Résultats. À l’issue de la manifestation et de la réception des différents représentants, quelques mesures ont été annoncées. “L’ensemble des gens représentés ici ont été entendus. Artisans, commerçants, hôteliers… Il y a des secteurs qui sont plus touchés que les autres. Le souci premier, c’est l’image de la ville avec ce bidonville. Tant que la jungle ne sera pas démantelée, travailler sur l’image de la ville, ce sera de l’argent jeté à la poubelle.” Des mesures ont donc été annoncées à la délégation de sept personnes, afin de compenser ce déficit d’image. Premièrement, une cellule d’urgence va être mise en place pour porter assistance aux sociétés en difficulté sur le territoire.

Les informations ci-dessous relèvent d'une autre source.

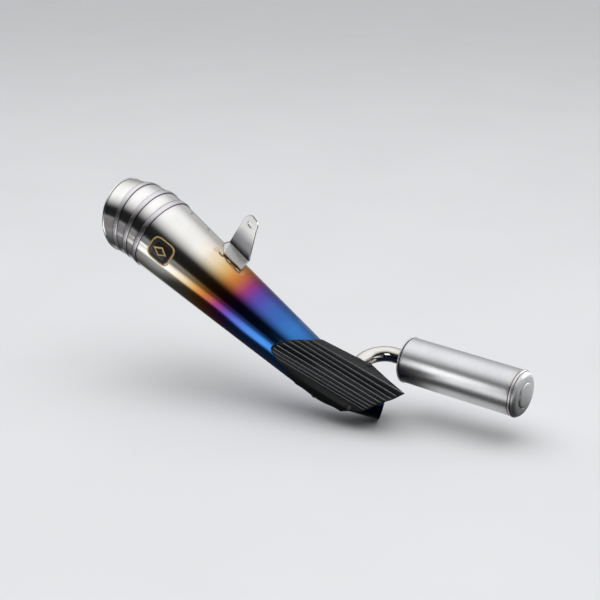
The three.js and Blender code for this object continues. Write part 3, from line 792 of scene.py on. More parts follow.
def tube_along(path, outer, inner, n=96, soft=0.45, taper=None):
    """A round tube along a path, with softened end edges. taper gives what the radius loses at a step."""
    u = axis_sides(path[0][1])[0]
    frames = []
    for p, d in path:
        u = (u - d * u.dot(d)).normalized()
        frames.append((p, d, (u, d.cross(u))))

    def ring(frame_at, r, shift=0.0):
        p, d, sides = frame_at
        return circle(p + d * shift, sides, r, n)

    less = [taper(i) if taper else 0.0 for i in range(len(frames))]
    first, last = frames[0], frames[-1]
    far_out, far_in = outer - less[-1], inner - less[-1]
    slight = soft * 0.3
    rings = [ring(first, outer - soft), ring(first, outer - slight, slight), ring(first, outer, soft)]
    rings += [ring(f, outer - d) for f, d in zip(frames[1:-1], less[1:-1])]
    rings += [ring(last, r, -back) for r, back in (
        (far_out, soft), (far_out - slight, slight), (far_out - soft, 0.0),
        (far_in + soft, 0.0), (far_in + slight, slight), (far_in, soft))]
    rings += [ring(f, inner - d) for f, d in zip(reversed(frames[1:-1]), reversed(less[1:-1]))]
    rings += [ring(first, inner, soft), ring(first, inner + slight, slight), ring(first, inner + soft)]
    return skin(rings)


def mitre_ring(joint, r, shift, n=AROUND, ripple=None):
    """The oval in the plane of a mitred joint. ripple adds to the radius by the angle."""
    centre, plane, half, _ = joint
    at = centre + dir_up(plane) * shift
    up = perp_up(plane)
    out = []
    for t in turns(n):
        k = r + (ripple(t) if ripple else 0.0)
        out.append(at + ACROSS * (k * cos(t)) + up * (k / cos(rad(half)) * sin(t)))
    return out


def between(a, b, steps):
    return [[p.lerp(q, k / steps) for p, q in zip(a, b)] for k in range(steps + 1)]


# ---- cone and tail skins ----
CONE_END = on_body(CONE_LENGTH, 0, 0)
UPRIGHT = (ACROSS, UPWARD)

outer = between(mitre_ring(JOINTS[0], CONE_BIG_R, -GAP / 2), circle(CONE_END, UPRIGHT, CONE_SMALL_R), 90)
inner = between(
    circle(CONE_END, UPRIGHT, CONE_SMALL_R - SKIN), mitre_ring(JOINTS[0], CONE_BIG_R - SKIN, -GAP / 2), 30)
build("cone_shell", skin(outer + inner), "titanium")

for i, node in enumerate(("tail_inner_segment", "tail_middle_segment", "tail_exit_segment")):
    a, b = JOINTS[i], JOINTS[i + 1]
    far = 0.0 if i == 2 else -GAP / 2
    outer = between(mitre_ring(a, a[3], GAP / 2), mitre_ring(b, b[3], far), 16)
    inner = between(mitre_ring(b, b[3] - SKIN, far), mitre_ring(a, a[3] - SKIN, GAP / 2), 8)
    build(node, skin(outer + inner), "titanium")

# raised weld bands with the fine ripple of a hand-laid bead
RIPPLES = 168


def ripple(depth):
    return lambda t: depth * (abs(sin(t * RIPPLES / 2)) - 0.6) + depth * 0.5 * sin(t * 11 + 1.3)


for i, node in enumerate(("cone_joint_weld", "middle_joint_weld", "exit_joint_weld")):
    joint = JOINTS[i]
    foot = joint[3] + GAP + 0.12
    rings = []
    for k in range(15):
        x = -1 + 2 * k / 14
        lift = (BEAD_HEIGHT - 0.5) * (1 - abs(x) ** 4)
        wave = ripple(0.07 * (1 - abs(x) ** 3))
        rings.append(mitre_ring(joint, foot + 0.1 + lift, x * BEAD_WIDTH / 2, BEAD_AROUND, wave))
    rings += [mitre_ring(joint, foot, side * BEAD_WIDTH / 2, BEAD_AROUND) for side in (1, -1)]
    build(node, skin(rings), "weld", 60.0)

# rolled lip around the exit
exit_joint = JOINTS[3]
lip = rounded([
    (-LIP_WIDTH, GAP + 0.3), (-LIP_WIDTH * 0.72, LIP_HEIGHT), (-LIP_WIDTH * 0.25, LIP_HEIGHT),
    (0.2, LIP_HEIGHT * 0.6), (0.2, GAP + 0.1),
], 0.7, 5)
build("exit_lip", skin([mitre_ring(exit_joint, exit_joint[3] + r, x) for x, r in lip]), "titanium")

# ---- inside of the tail ----
EXIT_DIR = dir_up(TAIL[2][1])
outlet_end = exit_joint[0] + EXIT_DIR * (OUTLET_PAST_PLATE - OUTLET_RECESS)
outlet_start = on_body(CORE_FROM - GAP, 0, 0)
corner_back = exit_joint[0].dot(UPWARD) / EXIT_DIR.dot(UPWARD)
outlet_corner = exit_joint[0] - EXIT_DIR * corner_back
outlet_path = rounded_path([outlet_start, outlet_corner, outlet_end], OUTLET_FILLET, 10)
build("outlet_tube", tube_along(outlet_path, OUTLET_R, OUTLET_R - SKIN, 96, 0.35), "inner")

plate_r = exit_joint[3] - SKIN - GAP - 0.6
plate_bore = OUTLET_R + GAP
plate = divided(rounded([
    (0, plate_bore), (-5, plate_r - 4), (0, plate_r), (1.4, plate_r), (-3.6, plate_r - 4.4), (1.4, plate_bore),
], 1.2, 4), 2.0)
build("exit_plate", revolve(plate, exit_joint[0] - EXIT_DIR * OUTLET_RECESS, EXIT_DIR), "inner")

# ---- inlet pipe ----
inlet_fillet = (INLET_CORNER - 0.6) / tan(FORWARD.angle(INLET_DIR) / 2)
inlet_path = rounded_path([on_body(CONE_LENGTH + GAP, 0, 0), INLET_BEND, INLET_CENTRE], inlet_fillet, 14)
INLET_TURN = INLET_DIR.angle(FORWARD)
inlet_bend = [i for i, (_, d) in enumerate(inlet_path) if 1e-4 < d.angle(FORWARD) < INLET_TURN - 1e-4]


def inlet_taper(i):
    """The bend narrows from the cone's small end to the socket."""
    share = (i - inlet_bend[0] + 1) / (len(inlet_bend) + 1)
    return (INLET_BIG_R - INLET_R) * max(0.0, min(1.0, share))


inlet_tube = tube_along(inlet_path, INLET_BIG_R, INLET_BIG_R - INLET_WALL, 144, taper=inlet_taper)
inlet_skin = BVHTree.FromPolygons(*inlet_tube)
build("inlet_pipe", inlet_tube, "titanium")


def inlet_bead(x):
    """One ring of the bead between cone and inlet pipe. x runs from -1 to 1 across it."""
    def radius(t):
        return CONE_SMALL_R + GAP + 0.08 + 0.6 * (1 - x * x) + 0.07 * (1 - abs(x)) * sin(t * 96)

    return circle(CONE_END + FORWARD * (x * INLET_BEAD_HALF), axis_sides(FORWARD), radius, SEAM_AROUND)


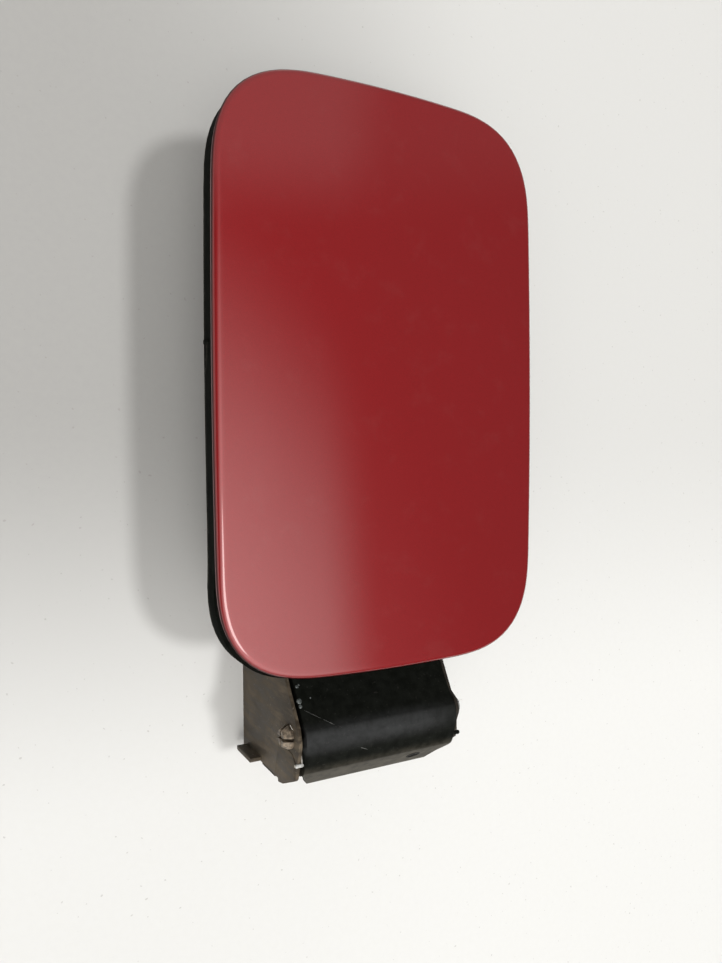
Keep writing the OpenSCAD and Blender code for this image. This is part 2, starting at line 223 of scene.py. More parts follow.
class Look:
    """A node material, with short calls for the nodes it uses."""

    def __init__(self, name):
        self.mat = bpy.data.materials.new(name)
        self.mat.use_nodes = True
        self.tree = self.mat.node_tree
        self.bsdf = self.tree.nodes["Principled BSDF"]
        self.place = self.tree.nodes.new("ShaderNodeTexCoord").outputs["Object"]
        self.soft = None

    def add(self, kind, **values):
        node = self.tree.nodes.new(kind)
        for key, value in values.items():
            setattr(node, key, value)
        return node

    def join(self, a, b):
        self.tree.links.new(a, b)

    def put(self, socket, value):
        if isinstance(value, (int, float)):
            socket.default_value = value
        elif isinstance(value, tuple):
            socket.default_value = (*value, 1) if len(value) == 3 and socket.type == "RGBA" else value
        else:
            self.join(value, socket)

    def stretch(self, scale):
        node = self.add("ShaderNodeMapping")
        self.join(self.place, node.inputs["Vector"])
        node.inputs["Scale"].default_value = scale
        return node.outputs["Vector"]

    def noise(self, size, detail=3.0, rough=0.5, at=None, stretch=None):
        """Noise with features of about this many millimetres."""
        node = self.add("ShaderNodeTexNoise")
        self.join(at or (self.stretch(stretch) if stretch else self.place), node.inputs["Vector"])
        node.inputs["Scale"].default_value = 1000.0 / size
        node.inputs["Detail"].default_value = detail
        node.inputs["Roughness"].default_value = rough
        return node.outputs["Fac"]

    def axis(self, letter):
        node = self.add("ShaderNodeSeparateXYZ")
        self.join(self.place, node.inputs[0])
        return node.outputs[letter]

    def span(self, value, low, high, to_low=0.0, to_high=1.0, smooth=True):
        node = self.add("ShaderNodeMapRange", interpolation_type="SMOOTHSTEP" if smooth else "LINEAR")
        self.put(node.inputs["Value"], value)
        node.inputs["From Min"].default_value = low
        node.inputs["From Max"].default_value = high
        node.inputs["To Min"].default_value = to_low
        node.inputs["To Max"].default_value = to_high
        return node.outputs["Result"]

    def math(self, operation, a, b=0.0):
        node = self.add("ShaderNodeMath", operation=operation)
        self.put(node.inputs[0], a)
        self.put(node.inputs[1], b)
        return node.outputs[0]

    def mix(self, share, a, b, kind="MIX"):
        node = self.add("ShaderNodeMix", data_type="RGBA", blend_type=kind)
        self.put(node.inputs["Factor"], share)
        self.put(node.inputs["A"], a)
        self.put(node.inputs["B"], b)
        return node.outputs["Result"]

    def round_edges(self, width):
        """Edges that catch the light over this many millimetres."""
        node = self.add("ShaderNodeBevel", samples=6)
        node.inputs["Radius"].default_value = width * MM
        self.soft = node.outputs["Normal"]
        self.join(self.soft, self.bsdf.inputs["Normal"])

    def bump(self, height, depth, strength=1.0):
        node = self.add("ShaderNodeBump")
        node.inputs["Strength"].default_value = strength
        node.inputs["Distance"].default_value = depth * MM
        self.join(height, node.inputs["Height"])
        if self.soft:
            self.join(self.soft, node.inputs["Normal"])
        self.soft = node.outputs["Normal"]
        self.join(self.soft, self.bsdf.inputs["Normal"])

    def set(self, **values):
        names = {"color": "Base Color", "rough": "Roughness", "metallic": "Metallic", "coat": "Coat Weight",
                 "coat_rough": "Coat Roughness", "coat_ior": "Coat IOR", "ior": "IOR",
                 "specular": "Specular IOR Level", "sheen": "Sheen Weight", "sheen_rough": "Sheen Roughness"}
        for key, value in values.items():
            self.put(self.bsdf.inputs[names[key]], value)


def paint_look():
    look = Look("red_lacquer")
    flakes = look.noise(0.16, 1.0)
    cloud = look.noise(38.0, 2.0)
    dirt = look.span(look.noise(9.0, 5.0, 0.62), 0.52, 0.75)
    color = look.mix(look.span(flakes, 0.35, 0.65), (0.222, 0.0034, 0.0052), (0.268, 0.0046, 0.0074))
    color = look.mix(look.span(cloud, 0.3, 0.7, 0.0, 0.2), color, (0.226, 0.0040, 0.0040))
    color = look.mix(look.math("MULTIPLY", dirt, 0.015), color, (0.42, 0.36, 0.33))
    # Painted shade: the lower half of the edge is painted dark and its coat nearly taken away
    x2 = look.math("POWER", look.math("ABSOLUTE", look.axis("X")), 2.0)
    level = look.math("ADD", look.axis("Z"), look.math("MULTIPLY", x2, 1000 * CROWN_ACROSS / HALF_W ** 2))
    low = look.span(level, (CROWN_Z - 1.1) * MM, (CROWN_Z - 1.9) * MM)
    color = look.mix(low, color, (0.035, 0.0004, 0.0012))
    look.set(color=color, metallic=0.42, rough=0.5, coat=look.span(low, 0.0, 1.0, 1.0, 0.06, False),
             coat_rough=0.05, coat_ior=1.9, specular=0.05)
    look.bump(look.noise(2.4, 1.0), 0.004, 0.5)
    return look.mat


def carrier_look():
    look = Look("black_moulding")
    y, z = look.axis("Y"), look.axis("Z")
    grime = look.noise(3.0, 6.0, 0.65)
    specks = look.span(look.noise(0.9, 2.0), 0.66, 0.72)
    low = look.math("MULTIPLY", look.span(y, -0.0165, -0.0225), look.span(grime, 0.25, 0.62, 0.35, 1.0))
    color = look.mix(look.span(grime, 0.3, 0.7), (0.004, 0.00448, 0.00352), (0.008, 0.0088, 0.0072))
    # Painted highlight: the nose of the arm is painted lighter where it catches the overhead light, less so toward
    # its right end
    nose_highlight = look.math("MULTIPLY", look.span(y, -0.0155, -0.0095), look.span(y, -0.0035, -0.0085))
    nose_highlight = look.math("MULTIPLY", nose_highlight, look.span(look.axis("X"), 0.028, 0.010, 0.35, 1.0))
    color = look.mix(look.math("MULTIPLY", nose_highlight, look.span(grime, 0.2, 0.7, 0.6, 1.0)), color,
                     (0.0345, 0.0355, 0.0358))
    color = look.mix(look.math("MULTIPLY", low, 0.75), color, (0.08, 0.0712, 0.0552))
    color = look.mix(look.math("MULTIPLY", specks, 0.05), color, (0.192, 0.176, 0.16))
    edge = look.math("MULTIPLY", look.span(z, 0.0475, 0.0455), look.span(y, 0.010, 0.0115))
    color = look.mix(look.math("MULTIPLY", edge, look.span(grime, 0.3, 0.7, 0.08, 0.3)), color, (0.144, 0.136, 0.12))
    # A thin painted highlight along the top of the lip, under the skin, where the lip catches the light
    x2 = look.math("POWER", look.math("ABSOLUTE", look.axis("X")), 2.0)
    level = look.math("ADD", z, look.math("MULTIPLY", x2, 1000 * CROWN_ACROSS / HALF_W ** 2))
    lip = look.span(level, (CROWN_Z - 3.75) * MM, (CROWN_Z - 3.55) * MM)
    color = look.mix(look.math("MULTIPLY", lip, 0.8), color, (0.32, 0.208, 0.208))
    arm = look.span(y, 0.0110, 0.0105)
    look.round_edges(0.35)
    look.bump(look.noise(0.5, 3.0), 0.03, 0.5)
    look.set(color=color, rough=look.mix(arm, (0.95, 0.95, 0.95), (0.46, 0.46, 0.46)), specular=0.03)
    return look.mat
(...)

En sous-préfecture, une aide va être proposée pour constituer un dossier dans le but de bénéficier de déductions fiscales. “Soit des reports de charges pour les moins touchés, soit une annulation pure et simple des charges pour les entreprises qui subissent le plus l’impact de la crise migratoire, précise Frédéric Van Gansbeke. Le gouvernement sait qu’il faut à tout prix éviter les fermetures…” Concernant le calendrier, les entreprises du territoire du Calaisis auront trois semaines pour constituer un dossier à compter du 7 mars, qui sera traité sous deux semaines. Ensuite, un suivi du dossier sera mis en place afin d’étudier les critères d’éligibilité des dossiers déposés. Le démantèlement de la zone sud de la jungle, commencée le 29 février, va continuer. Enfin, le projet de ferroutage Calais-Le Boulou, très attendue par les habitants, sera conclu le 29 mars prochain. “Je resterai vigilant quant au suivi des dossiers, prévient Frédéric Van Gansbeke. J’en déposerai un pour voir comment avance le suivi.” Voilà qui est dit.